Sunday, December 28, 2008

"so that they quickly layoff workers when there is a falloff in demand"

Another good Mark Thoma post, featuring a number of my favorites:

"Are Workers Unwilling to Work?
Inventory to Sales Ratio
Invtosales

I am going to go out on a limb and assume this is the result of unintended inventory accumulation rather than, say, firms building up inventories in anticipation of an economic boom that is just around the corner. If so, then this is not a good omen for labor demand.( I THINK THAT IT HAS TO DO WITH THE REALLOCATION OF RESOURCES OUT OF THE HOUSING AND CAR MARKET )

Why is the word demand highlighted? The graph is mostly an excuse to note this from Brad Delong:

Casey Mulligan says--wait for it--that the reason that unemployment is the 7% it is right now rather than the 4.4% it was two years ago because workers today face "financial incentives that encourage them not to work":

Are Employers Unwilling to Hire, or Are Some Workers Unwilling to Work?: Employment has been falling over the past year... if total hours worked had continued the upward trend they had been on in the years before the recession, they would be 4.7 percent higher than they are now.... [Today s]ome employees face financial incentives that encourage them not to work.... [T]he decreased employment is explained more by reductions in the supply of labor (the willingness of people to work) and less by the demand for labor (the number of workers that employers need to hire)...

pgl adds:

Believe it or not this explanation made it in print:

Because productivity has been rising ... the decreased employment is explained more by reductions in the supply of labor (the willingness of people to work) and less by the demand for labor (the number of workers that employers need to hire).

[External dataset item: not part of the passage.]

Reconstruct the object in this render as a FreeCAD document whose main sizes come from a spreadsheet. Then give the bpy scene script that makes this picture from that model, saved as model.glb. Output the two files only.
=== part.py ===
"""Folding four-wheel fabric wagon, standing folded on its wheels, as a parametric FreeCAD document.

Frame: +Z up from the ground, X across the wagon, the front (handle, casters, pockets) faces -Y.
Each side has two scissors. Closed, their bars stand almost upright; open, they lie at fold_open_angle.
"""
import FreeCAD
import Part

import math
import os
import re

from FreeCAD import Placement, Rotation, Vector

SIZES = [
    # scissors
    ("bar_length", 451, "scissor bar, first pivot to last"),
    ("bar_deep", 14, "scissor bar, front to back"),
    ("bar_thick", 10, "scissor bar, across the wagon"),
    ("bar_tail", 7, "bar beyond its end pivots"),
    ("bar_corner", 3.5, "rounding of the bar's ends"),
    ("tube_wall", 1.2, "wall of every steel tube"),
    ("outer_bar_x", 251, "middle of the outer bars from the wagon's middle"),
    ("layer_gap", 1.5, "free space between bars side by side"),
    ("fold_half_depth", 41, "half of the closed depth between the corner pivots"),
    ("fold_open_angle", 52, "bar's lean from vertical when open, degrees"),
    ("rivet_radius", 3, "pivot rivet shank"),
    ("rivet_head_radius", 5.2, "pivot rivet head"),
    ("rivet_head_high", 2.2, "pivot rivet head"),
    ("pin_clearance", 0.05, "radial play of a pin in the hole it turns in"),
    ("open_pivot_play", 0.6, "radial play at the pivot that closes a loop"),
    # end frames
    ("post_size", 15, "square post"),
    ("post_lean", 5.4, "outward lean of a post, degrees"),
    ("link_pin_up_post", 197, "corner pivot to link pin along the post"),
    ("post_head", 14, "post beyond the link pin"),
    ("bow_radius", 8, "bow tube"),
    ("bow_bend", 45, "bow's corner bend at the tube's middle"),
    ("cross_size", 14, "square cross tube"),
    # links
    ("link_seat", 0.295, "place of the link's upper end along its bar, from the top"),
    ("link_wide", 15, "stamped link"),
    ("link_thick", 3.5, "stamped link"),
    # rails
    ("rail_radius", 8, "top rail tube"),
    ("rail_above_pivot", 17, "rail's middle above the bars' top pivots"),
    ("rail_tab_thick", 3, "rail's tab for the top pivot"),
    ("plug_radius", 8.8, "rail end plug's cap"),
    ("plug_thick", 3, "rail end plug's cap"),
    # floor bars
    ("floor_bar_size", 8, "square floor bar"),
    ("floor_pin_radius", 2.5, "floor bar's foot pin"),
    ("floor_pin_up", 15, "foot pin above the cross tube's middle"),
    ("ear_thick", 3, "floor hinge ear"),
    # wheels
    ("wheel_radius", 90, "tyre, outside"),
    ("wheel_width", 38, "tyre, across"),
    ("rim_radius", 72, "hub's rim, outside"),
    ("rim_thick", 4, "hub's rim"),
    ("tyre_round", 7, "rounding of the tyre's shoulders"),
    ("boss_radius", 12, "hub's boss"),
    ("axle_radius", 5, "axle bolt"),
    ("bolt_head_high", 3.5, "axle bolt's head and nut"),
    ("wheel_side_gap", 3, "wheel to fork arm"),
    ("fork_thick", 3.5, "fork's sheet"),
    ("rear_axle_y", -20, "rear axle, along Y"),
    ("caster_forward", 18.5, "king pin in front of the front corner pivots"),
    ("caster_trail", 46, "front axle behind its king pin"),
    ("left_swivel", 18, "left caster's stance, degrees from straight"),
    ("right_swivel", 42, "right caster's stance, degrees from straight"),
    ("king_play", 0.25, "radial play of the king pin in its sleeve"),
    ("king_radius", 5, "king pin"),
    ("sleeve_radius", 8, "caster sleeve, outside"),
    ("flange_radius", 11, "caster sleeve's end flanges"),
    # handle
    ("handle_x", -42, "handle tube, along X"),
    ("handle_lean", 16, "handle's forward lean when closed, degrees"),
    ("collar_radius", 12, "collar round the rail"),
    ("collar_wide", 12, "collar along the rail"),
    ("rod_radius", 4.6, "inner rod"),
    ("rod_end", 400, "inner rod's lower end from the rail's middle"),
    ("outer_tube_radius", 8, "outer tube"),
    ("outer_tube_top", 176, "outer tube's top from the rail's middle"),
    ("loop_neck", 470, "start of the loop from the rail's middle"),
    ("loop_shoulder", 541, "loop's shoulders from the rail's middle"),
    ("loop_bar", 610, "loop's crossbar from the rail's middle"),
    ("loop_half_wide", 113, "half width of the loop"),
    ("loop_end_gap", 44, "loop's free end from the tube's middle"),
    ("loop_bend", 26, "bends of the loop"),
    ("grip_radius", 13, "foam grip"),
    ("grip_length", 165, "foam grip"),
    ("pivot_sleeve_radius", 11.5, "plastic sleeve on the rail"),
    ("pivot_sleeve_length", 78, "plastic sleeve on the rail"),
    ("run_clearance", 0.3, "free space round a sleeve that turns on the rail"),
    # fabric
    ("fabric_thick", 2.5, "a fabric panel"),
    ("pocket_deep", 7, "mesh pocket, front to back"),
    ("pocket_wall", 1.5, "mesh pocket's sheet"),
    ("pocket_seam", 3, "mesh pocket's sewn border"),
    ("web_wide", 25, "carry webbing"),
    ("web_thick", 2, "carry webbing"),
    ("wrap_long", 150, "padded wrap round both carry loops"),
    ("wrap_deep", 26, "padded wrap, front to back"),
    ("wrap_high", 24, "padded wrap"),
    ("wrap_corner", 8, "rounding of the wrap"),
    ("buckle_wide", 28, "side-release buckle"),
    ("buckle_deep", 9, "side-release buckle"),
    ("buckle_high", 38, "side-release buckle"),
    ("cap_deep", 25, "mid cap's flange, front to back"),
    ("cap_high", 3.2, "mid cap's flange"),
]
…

As pgl notes, Casey Mulligan doesn't tell us why labor supply suddenly shifted inward, he promises that will be divulged later, but he does have a solution to the unemployment problem. He calls for--wait for it--tax cuts:

Why would some people have fewer incentives to take a job in 2008 than they did in 2006 and 2007 (and employers fewer incentives to create jobs)? I will tackle that question in my next post, but even without a specific answer we learn a lot about today’s recession from the conclusion that labor supply – not labor demand – should be blamed. First of all, it suggests that a fundamental solution to the recession would encourage labor supply (perhaps cutting personal income tax rates, so people can keep more of their wages), rather than tinker with demand.

Tax cuts could also work by increasing the demand for goods and services and hence the demand for labor, but this is a supply-side explanation where workers refuse to work at the wages being offered to them and decide to stay home instead, so that is not the mechanism he has in mind.

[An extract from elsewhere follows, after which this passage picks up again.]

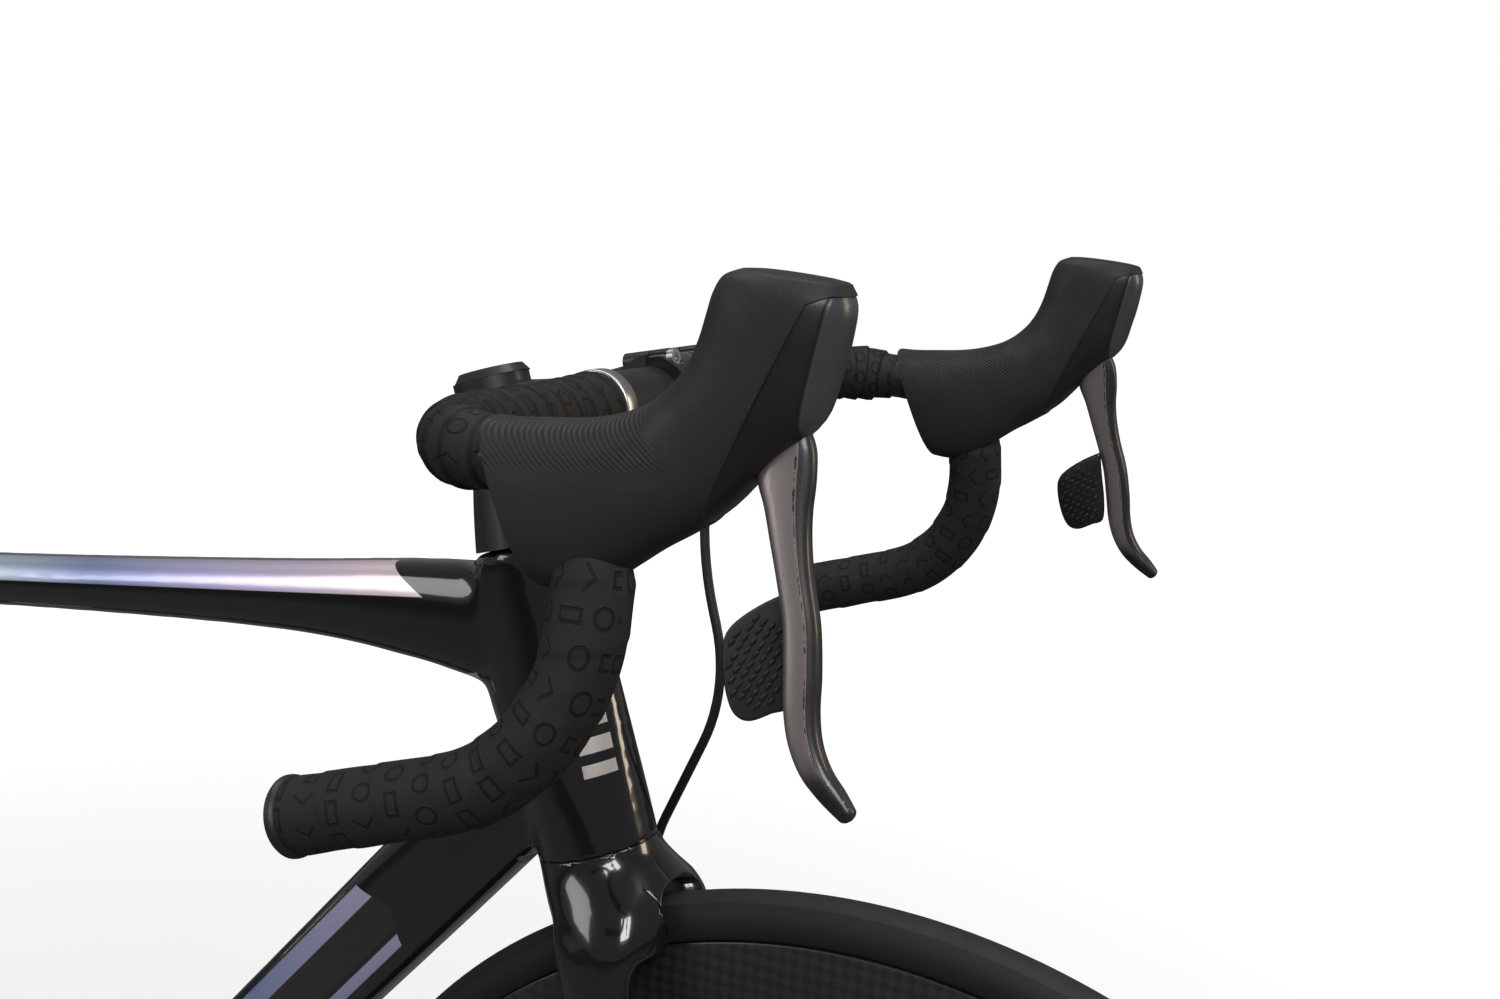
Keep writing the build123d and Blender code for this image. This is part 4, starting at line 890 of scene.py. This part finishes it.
def ridge_tree(finish):
    """Geometry nodes: one raised scale on every point of a mesh."""
    tree = bpy.data.node_groups.new("paddle_ridges", "GeometryNodeTree")
    tree.interface.new_socket("Geometry", in_out="INPUT", socket_type="NodeSocketGeometry")
    size = tree.interface.new_socket("Ridge length", in_out="INPUT", socket_type="NodeSocketFloat")
    tree.interface.new_socket("Geometry", in_out="OUTPUT", socket_type="NodeSocketGeometry")
    n, link = tree.nodes, tree.links.new
    start, end = n.new("NodeGroupInput"), n.new("NodeGroupOutput")
    bead = n.new("GeometryNodeMeshUVSphere")
    bead.inputs["Segments"].default_value, bead.inputs["Rings"].default_value = 8, 5
    bead.inputs["Radius"].default_value = 0.5
    flat = n.new("GeometryNodeTransform")
    flat.inputs["Scale"].default_value = (0.42, 0.30, 1.0)
    flat.inputs["Rotation"].default_value = (0, radians(32), 0)
    link(bead.outputs["Mesh"], flat.inputs["Geometry"])
    put = n.new("GeometryNodeInstanceOnPoints")
    link(start.outputs["Geometry"], put.inputs["Points"])
    link(flat.outputs["Geometry"], put.inputs["Instance"])
    link(start.outputs["Ridge length"], put.inputs["Scale"])
    real = n.new("GeometryNodeRealizeInstances")
    link(put.outputs["Instances"], real.inputs["Geometry"])
    paint = n.new("GeometryNodeSetMaterial")
    paint.inputs["Material"].default_value = finish.material
    link(real.outputs["Geometry"], paint.inputs["Geometry"])
    link(paint.outputs["Geometry"], end.inputs["Geometry"])
    return tree, size.identifier


def grown(obj, tree, values):
    """Runs a geometry tree on obj and keeps the plain mesh."""
    mod = obj.modifiers.new("grow", "NODES")
    mod.node_group = tree
    for key, value in values.items():
        mod[key] = value
    obj.update_tag()
    bpy.context.view_layer.update()
    return bake_modifiers(obj)


# Side outline of the shift paddle.
PADDLE = [(621.5, 607), (612, 601.5), (603.5, 595.0), (598.8, 589), (598.3, 582), (600.3, 572), (603.4, 564.5),
          (607.0, 561.0), (612, 560.8), (619, 564.5), (624.8, 568.0), (625.0, 580), (623.0, 594)]


class BICYCLE_OT_paddles(bpy.types.Operator):
    """Shift paddles with rows of raised ridges"""
    bl_idname = "bicycle.paddles"
    bl_label = "Shift paddles"

    def execute(self, context):
        tree, key = ridge_tree(FINISHES["paddle"])
        outline = spread([*PADDLE, PADDLE[0]], 4)[:-1]
        for side, word in ((1, "left"), (-1, "right")):
            # plate on the blade's inner side for the left hand: inner is -y
            cx = sum(p[0] for p in outline) / len(outline)
            cz = sum(p[1] for p in outline) / len(outline)
            rings = []
            for y, k in ((-5.5, .94), (-5.6, .985), (-6.4, 1.0), (-7.6, .985), (-8.3, .93)):
                rings.append([tilted((cx + (x - cx) * k, y, cz + (z - cz) * k)) for x, z in outline])
            plate = skin(rings)
            dots = []
            for row in range(10):
                for col in range(7):
                    x = 600.0 + col * 3.1 + (row % 2) * 1.5
                    z = 598 - row * 4.0 - col * 0.9
                    inside = all((bx - ax) * (z - az) - (bz - az) * (x - ax) > 2.2 * hypot(bx - ax, bz - az)
                                 for (ax, az), (bx, bz) in zip(outline, outline[1:] + outline[:1]))
                    if inside and x + (600 - z) * -0.36 < 618 - (600 - z) * 0.1:
                        dots.append((x, z))
            made = []
            for y in (-8.35, -5.45):
                verts = [tilted((x, y, z)) for x, z in dots]
                if side < 0:
                    verts = [Vector((v.x, -v.y, v.z)) for v in verts]
                made += verts
            plate = plate if side > 0 else mirrored(plate)
            obj = outward(piece("paddle_plate_" + word, *plate, FINISHES["paddle"], None))
            dots_obj = piece("paddle_ridges_" + word, made, [], FINISHES["paddle"], None)
            grown(dots_obj, tree, {key: settings().paddle_scale})
            dress(dots_obj, FINISHES["paddle"])
            shade_smooth(dots_obj)
            for o in (obj, dots_obj):
                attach(o, "shift_paddle_" + word)
            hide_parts("shift_paddle_" + word)
        return {"FINISHED"}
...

Dean Baker isn't buying the labor supply explanation. As he notes, a key component of this explanation is the claim by Mulligan that, "Unlike in the severe recessions of the 1930s and early 1980s, productivity has been rising." But why has productivity been rising relative to previous recessions? Dean Baker explains:

The one piece of data that drives this story is the apparent strength of productivity growth in this downturn relative to prior ones. But, there is a real simple story that can explain this pattern.

If we assume that in prior downturns firms were reluctant to lay off workers, both because of union contracts and also because they recognized the cost of turnover and hiring new workers, then we would expect sharp downturns in productivity growth as soon as there is a downturn in demand.

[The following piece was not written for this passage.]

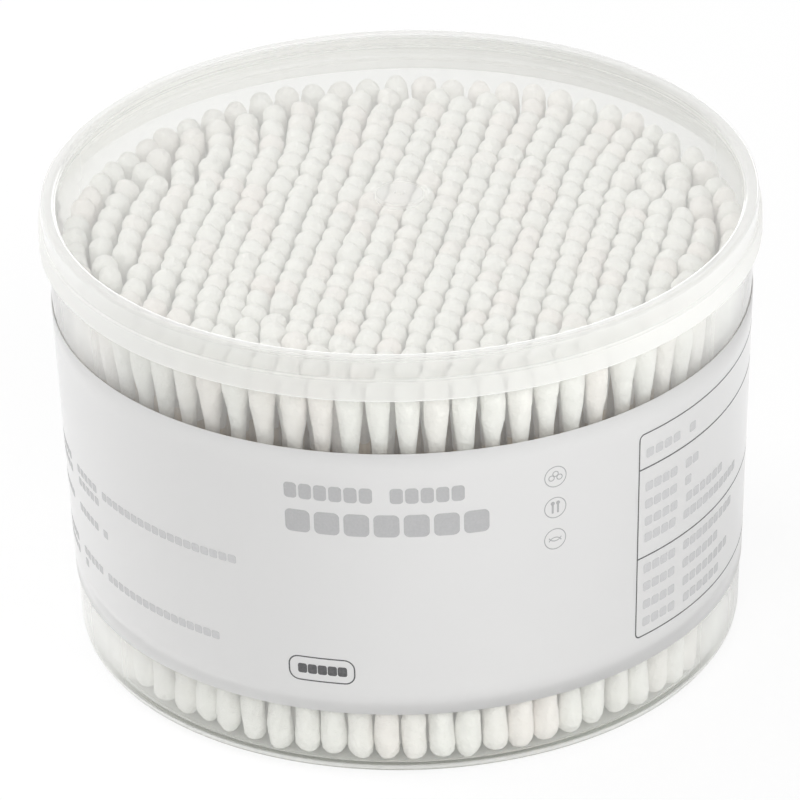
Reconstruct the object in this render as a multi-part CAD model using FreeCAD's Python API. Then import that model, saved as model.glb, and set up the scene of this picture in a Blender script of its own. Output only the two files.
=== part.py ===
"""Round push-lid tub of 500 double-ended cotton swabs, in millimetres, +Z up.

The origin is the centre of the tub's foot, on the surface that the tub stands on.
The tub and the lid are thin mouldings of revolution, the label is a conical strip
with a seam, and the swabs stand on end in a close packing that fans out with the wall.
"""
import FreeCAD
import Part

import math
import os
import random

# Tub: a thin moulding with a drafted wall, a straight collar and a foot ring
WALL = 0.8
FOOT_R = 59.15
FOOT_ROUNDING = 2.9
FOOT_HEIGHT = 0.5
FOOT_WIDTH = 1.5
FLOOR = 1.0
COLLAR_R = 62.2
COLLAR_START = 76.0
TUB_HEIGHT = 83.9
TUB_BEAD_R = 62.4
TUB_BEAD_Z = 80.2
TUB_BEAD_REACH = 0.4
TUB_LIP_DRAFT = 0.05
INNER_FLOOR_ROUNDING = 2.1
GATE_WELL_R = 4.4
GATE_WELL_DEPTH = 0.3
GATE_R = 0.9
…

Now, imagine that firms are not constrained by union contracts and don't worry about long-term costs, so that they quickly layoff workers when there is a falloff in demand. Voila! productivity does not fall off in the same way in this downturn.( THAT'S MY EXPLANATION DEAN! ACTUALLY, I BELIEVE SOMETHING SLIGHTLY DIFFERENT. NAMELY, THAT THE FEAR AND AVERSION TO RISK HAS CAUSED SOME EMPLOYERS TO PROACTIVELY LAY OFF WORKERS WITHOUT AN ACTUAL DECREASE IN DEMAND. STILL, THE SAME POINT. )

That would be my story. We can try to do some more careful examination of declines in productivity sector by sector, but I suspect that this is what explains the difference in productivity patterns across downturns.

Whatever the explanation - and productivity is not easy to measure so the relationships in the data can be questioned - I find it highly implausible that worker's unwillingness to accept the jobs being offered to them is the source of the current employment problem."

I think that Mulligan has led me to an important confirmation of my view, by focusing on a really interesting anomaly, that the other writers either don't explain or even argue against. I'm going to wait and see what his answer is before judging his ideas on the merits. I actually found DeLong's, Krugman's, and another blogger's comments unfair.

Truly, Baker, like me, should find Mulligan's points important and interesting, even if we interpret them differently.